Por fin me dejó en el suelo. Saludó a Lola, que todavía seguía en el salón tumbada, y dejando su abrigo encima de una silla, nos pusimos manos a la obra en la cocina.

La verdad es que fue él quien preparó y sirvió la cena. Es muy buen cocinero, y mejor persona -qué voy yo a decir de mi hermano…-, tiene un corazón que no le cabe en el pecho. Es cinco años menor que yo, pero esa diferencia no nos afectó jamás. Siempre hemos estado muy unidos, y desde que me independicé hace diez años, nunca hemos estado más de una semana sin saber nada el uno del otro. Es un chico muy atractivo y muy ligón, pero yo sé que está coladito por Hana, una chica alemana que conoció cuando se fue de Erasmus. Me cuenta que le da miedo la distancia, que ella es mucha mujer para él y que no se la merece. En resumen, tonterías de enamorado. Dentro de tres semanas se va a Berlín por temas de estudio, y a ver qué tal con la chica.

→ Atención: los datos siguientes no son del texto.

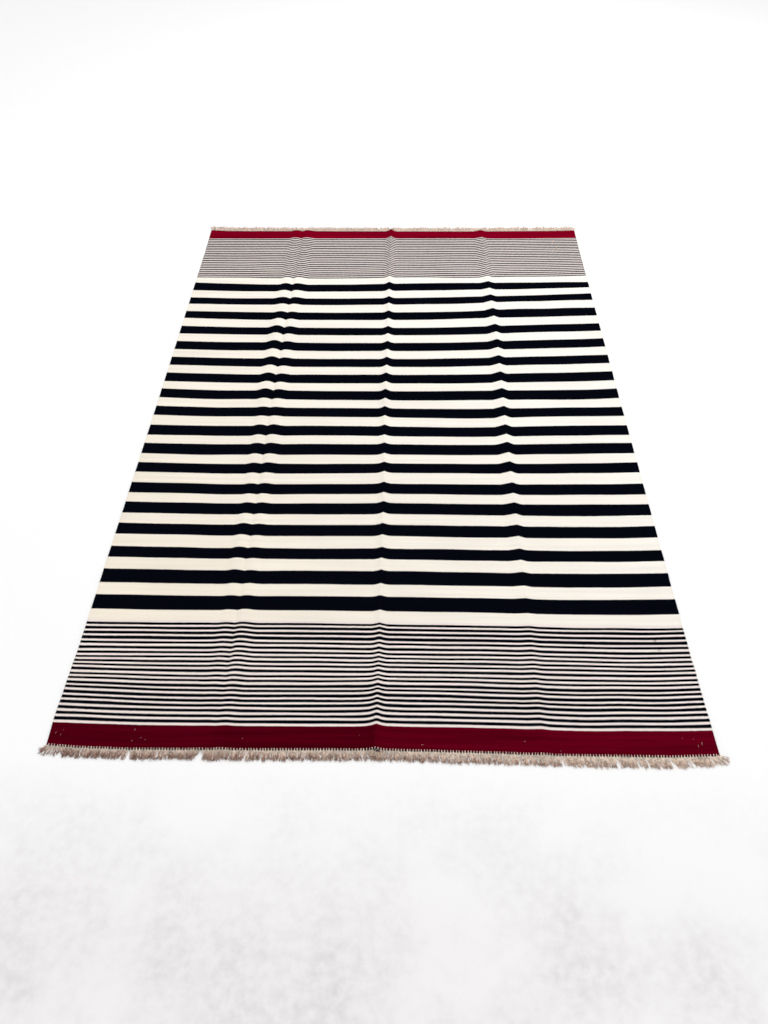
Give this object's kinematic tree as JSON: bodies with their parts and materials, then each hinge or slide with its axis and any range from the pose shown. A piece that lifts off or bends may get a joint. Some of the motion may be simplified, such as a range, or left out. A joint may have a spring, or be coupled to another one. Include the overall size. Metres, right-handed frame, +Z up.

Aun así, lo cierto es que lo que más me gusta de mi hermano es su voz. Es suave, una mezcla entre dulzura y calma, y a la vez apasionada, una voz que transmitía optimismo, ganas de vivir. Dicen que la cara es el espejo del alma, pues la voz de mi hermano era el camino directo a la suya.

Entre bromas y risas cenamos, y agotada por haberme despertado tan temprano ese día, me despedí de Alberto y Lola, dejándolos a los dos viendo la tele en el salón.

Otra vez me desperté antes de que el despertador lo hiciera. Me desperecé durante dos minutos, mientras trataba de convencerme que debía de salir de ese refugio de mantas calentitas. No fui capaz de hacerlo y volví a los brazos de Morfeo.

A las siete sonó inquisidora la alarma, e intentando apagarla lo más rápido posible dando manotazos por la mesita de noche para no despertar a Alberto, tiré todo haciendo más ruido aún. Plan fallido, querida.

Seguí tumbada pensando en el revuelo que había provocado cuando escuché la puerta de la habitación de al lado abrirse, y escucharse como unos pasos se dirigían al lavabo.

Yo tomé ejemplo del que sería un hermano adormilado, y me enfilé a mi baño a ducharme.

Después de quince minutos entre calor y vapores, salí del baño con la toalla puesta, y asomándome a la puerta de mi habitación pude distinguir un olor a café y tostadas recién hechas.

  • ¡Vamos, hermanita, que se te va a enfriar el desayuno! – Me gritaba mi hermano desde la cocina.

Contesté con un “ya voy” típico adolescente, lo que hizo sentirme como si estuviese hablando con  mi madre.

Hoy tenía que acudir a una reunión con unos posibles inversores, así que me puse más formal y elegante que de costumbre. Blusa blanca resguardada por un fino chaleco negro que me regaló mi madre para mi cumpleaños, y un pantalón de tiro alto gris; todo esto custodiado por unos zapatos negros que me procuraban una silueta más estilizada.

Mis tripas me recordaron que debía ir a comer y así lo hice. Como bien me indicó mi hermano, él y Lola estaban esperándome para empezar, y tras un cumplido por parte de éste por lo guapa que estaba hoy, nos dispusimos a desayunar los tres juntos.